New advocacy group with city roots enters state's reform fray

The latest entrant into New York's crowded field of education advocacy groups won't immediately be lobbying for new policies in New York City. Instead, the new nationally-backed group, New York Campaign for Achievement Now, or NYCAN, plans to push for a law that would enable parents to vote on ways to improve their struggling district schools. The policy was backed heavily by upstate New York reform groups last year, but a proposed bill did in the state legislature failed to garner enough support. The policy, known as parent trigger is at the top of NYCAN's 2012 legislative agenda, which the group released today as part of its official launch. NYCAN is one of four state affiliates of 50CAN, an organization founded on a model that started in Connecticut.
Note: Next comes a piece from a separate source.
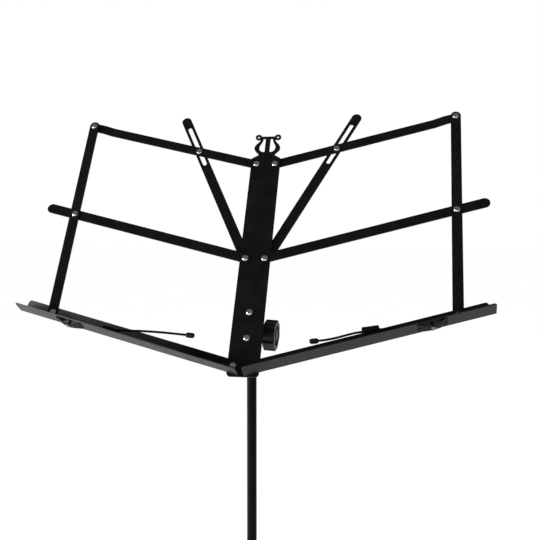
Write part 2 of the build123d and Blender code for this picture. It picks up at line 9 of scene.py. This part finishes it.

The New York group is headed by Christina Grant, a former New York City teacher and a one-time director for the charter school office in the Department of Education. But despite her close ties to New York City, Grant said she planned to spend a lot of her time in Albany and focus primarily on statewide issues, something she said separates her group from other education reform groups in the state. "We have a huge state and NYCAN exists to be a coalition builder throughout the state," Grant said on a conference call with reporters this morning. "Our goal is to really draw attention to statewide issues." What exactly those issues are remained in flux in recent weeks, even as NYCAN pushed forward with its plans to launch. Grant said she wouldn't enter the battle over teacher evaluations, a debate that promises to be one of the biggest issues this spring in Albany.